While public broadcaster Turkish Radio and Television (TRT) is being heavily criticized for giving little to no airtime to the election campaigns of opposition parties, the situation has turned out to be the same for private TV stations in Turkey, according to a recent study, the Birgün daily reported.
İsmet Demirdöğen and İlhan Taşçı, two main opposition Republican People’s Party (CHP) deputies who are members of Turkey’s Radio and Television Supreme Council (RTÜK), have examined the broadcasts of private TV stations to determine how much airtime they have allocated to the ruling Justice and Development Party (AKP), its election partner the Nationalist Movement Party (MHP) and opposition parties the CHP, the İYİ Party, the pro-Kurdish Peoples’ Democratic Party (HDP) and the Felicity Party (SP) in the run-up to snap presidential and general elections on June 24.

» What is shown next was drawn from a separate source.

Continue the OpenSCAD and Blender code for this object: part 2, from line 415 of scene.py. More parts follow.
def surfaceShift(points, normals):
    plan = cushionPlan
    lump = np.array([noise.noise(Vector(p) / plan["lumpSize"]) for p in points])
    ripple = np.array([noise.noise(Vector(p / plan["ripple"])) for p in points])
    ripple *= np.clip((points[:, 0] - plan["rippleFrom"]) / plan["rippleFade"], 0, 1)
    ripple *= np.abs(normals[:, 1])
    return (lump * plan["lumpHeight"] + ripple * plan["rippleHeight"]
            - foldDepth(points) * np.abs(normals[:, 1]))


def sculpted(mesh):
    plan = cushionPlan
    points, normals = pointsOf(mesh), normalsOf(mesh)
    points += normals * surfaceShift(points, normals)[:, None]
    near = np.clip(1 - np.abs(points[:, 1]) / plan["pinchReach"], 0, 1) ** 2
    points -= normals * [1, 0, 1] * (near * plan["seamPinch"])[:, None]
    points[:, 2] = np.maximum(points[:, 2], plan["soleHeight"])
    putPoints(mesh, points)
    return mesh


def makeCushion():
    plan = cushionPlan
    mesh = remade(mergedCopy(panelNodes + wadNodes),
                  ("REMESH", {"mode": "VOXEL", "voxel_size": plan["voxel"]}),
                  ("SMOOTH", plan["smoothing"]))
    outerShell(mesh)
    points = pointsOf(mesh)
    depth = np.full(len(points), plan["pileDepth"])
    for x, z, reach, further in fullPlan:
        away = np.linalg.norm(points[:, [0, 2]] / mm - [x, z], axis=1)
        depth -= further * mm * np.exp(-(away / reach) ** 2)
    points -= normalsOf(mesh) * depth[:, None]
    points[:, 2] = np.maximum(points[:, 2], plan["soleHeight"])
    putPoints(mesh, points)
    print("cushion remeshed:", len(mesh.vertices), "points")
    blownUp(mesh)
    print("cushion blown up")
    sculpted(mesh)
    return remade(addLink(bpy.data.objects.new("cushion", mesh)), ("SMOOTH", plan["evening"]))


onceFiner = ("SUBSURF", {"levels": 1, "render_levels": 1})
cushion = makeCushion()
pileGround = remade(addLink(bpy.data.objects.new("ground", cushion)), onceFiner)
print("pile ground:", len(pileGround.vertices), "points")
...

Turkish TV station CNN Türk, which was recently sold to the Demirören Group, allocated 58 hours to the AKP’s election campaign between April 30 and June 3, while it gave two hours’ airtime to the MHP and 28 hours to the CHP. The HDP had no coverage on CNN Türk during these dates.
Another private TV station, Haber Türk, gave 66 hours of airtime to the AKP, three hours to the MHP, 27 hours to the CHP, two hours to the İYİ Party, one hour to the SP and no coverage to the HDP during the same period.

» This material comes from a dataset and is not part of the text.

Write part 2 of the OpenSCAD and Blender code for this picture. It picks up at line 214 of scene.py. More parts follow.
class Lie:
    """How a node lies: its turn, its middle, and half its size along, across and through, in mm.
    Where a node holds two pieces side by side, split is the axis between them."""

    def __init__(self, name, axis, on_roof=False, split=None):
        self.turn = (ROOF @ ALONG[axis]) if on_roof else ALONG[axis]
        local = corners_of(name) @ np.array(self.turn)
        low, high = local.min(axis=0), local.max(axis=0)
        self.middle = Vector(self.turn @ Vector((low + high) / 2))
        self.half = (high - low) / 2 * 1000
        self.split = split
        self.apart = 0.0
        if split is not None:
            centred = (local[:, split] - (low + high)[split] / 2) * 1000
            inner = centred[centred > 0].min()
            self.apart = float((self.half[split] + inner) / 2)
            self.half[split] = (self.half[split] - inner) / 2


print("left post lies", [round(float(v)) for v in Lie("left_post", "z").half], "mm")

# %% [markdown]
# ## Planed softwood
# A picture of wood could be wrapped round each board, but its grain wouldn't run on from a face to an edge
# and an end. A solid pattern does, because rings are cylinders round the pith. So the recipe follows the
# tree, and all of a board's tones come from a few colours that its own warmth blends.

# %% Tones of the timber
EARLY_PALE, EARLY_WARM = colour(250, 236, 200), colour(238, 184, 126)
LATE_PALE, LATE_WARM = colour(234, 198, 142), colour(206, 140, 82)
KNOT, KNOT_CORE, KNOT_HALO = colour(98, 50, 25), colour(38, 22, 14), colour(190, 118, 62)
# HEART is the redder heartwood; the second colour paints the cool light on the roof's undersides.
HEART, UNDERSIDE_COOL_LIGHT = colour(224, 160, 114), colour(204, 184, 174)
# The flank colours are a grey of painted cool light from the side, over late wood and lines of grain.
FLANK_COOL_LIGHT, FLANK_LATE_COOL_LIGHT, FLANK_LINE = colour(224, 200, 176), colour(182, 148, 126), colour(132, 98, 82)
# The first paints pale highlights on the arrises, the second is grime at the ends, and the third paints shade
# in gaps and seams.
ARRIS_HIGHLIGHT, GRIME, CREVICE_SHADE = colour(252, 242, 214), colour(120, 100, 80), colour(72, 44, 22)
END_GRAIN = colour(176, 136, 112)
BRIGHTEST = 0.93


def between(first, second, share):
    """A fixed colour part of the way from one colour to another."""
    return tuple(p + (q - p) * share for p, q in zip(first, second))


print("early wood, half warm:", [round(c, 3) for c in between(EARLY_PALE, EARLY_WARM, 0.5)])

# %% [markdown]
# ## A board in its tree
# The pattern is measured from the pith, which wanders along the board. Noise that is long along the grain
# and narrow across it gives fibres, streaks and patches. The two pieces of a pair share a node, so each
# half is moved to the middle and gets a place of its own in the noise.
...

The HDP also found no coverage on NTV while the station gave 61 hours of airtime to the AKP, two hours to the MHP, 23 hours to the CHP, two hours to the İYİ Party and one hour to the SP.

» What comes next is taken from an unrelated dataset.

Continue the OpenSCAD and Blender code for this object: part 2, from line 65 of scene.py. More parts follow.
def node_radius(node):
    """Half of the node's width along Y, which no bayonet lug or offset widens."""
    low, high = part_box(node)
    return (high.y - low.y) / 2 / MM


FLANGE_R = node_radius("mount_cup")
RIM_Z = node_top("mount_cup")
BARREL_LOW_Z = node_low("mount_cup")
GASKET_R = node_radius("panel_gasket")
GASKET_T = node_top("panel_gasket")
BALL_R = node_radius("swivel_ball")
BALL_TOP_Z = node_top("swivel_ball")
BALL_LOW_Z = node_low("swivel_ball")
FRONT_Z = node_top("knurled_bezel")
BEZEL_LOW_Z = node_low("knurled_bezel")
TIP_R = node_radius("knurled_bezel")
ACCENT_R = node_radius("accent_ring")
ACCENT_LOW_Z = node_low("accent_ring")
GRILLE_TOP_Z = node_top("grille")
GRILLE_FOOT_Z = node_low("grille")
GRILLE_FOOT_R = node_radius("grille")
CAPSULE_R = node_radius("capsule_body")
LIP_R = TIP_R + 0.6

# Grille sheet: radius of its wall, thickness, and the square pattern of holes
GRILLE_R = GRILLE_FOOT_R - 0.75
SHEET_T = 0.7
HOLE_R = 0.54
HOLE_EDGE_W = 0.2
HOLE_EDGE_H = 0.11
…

The HDP’s presidential candidate, Selahattin Demirtaş, has been in pretrial detention since November 2016 on terror charges.
Some TV stations such as TGRT Haber, Kanal 24, TV NET, Ülke TV and Akit TV afforded the opposition parties no coverage between May 1 and June 3. These stations only covered the campaigns of the AKP and its election ally, the MHP, during this time.
Taşçı said regardless of whether it is a public broadcaster or a private one, all TV stations should be balanced in their broadcasts and not prioritize a specific party or candidate over others.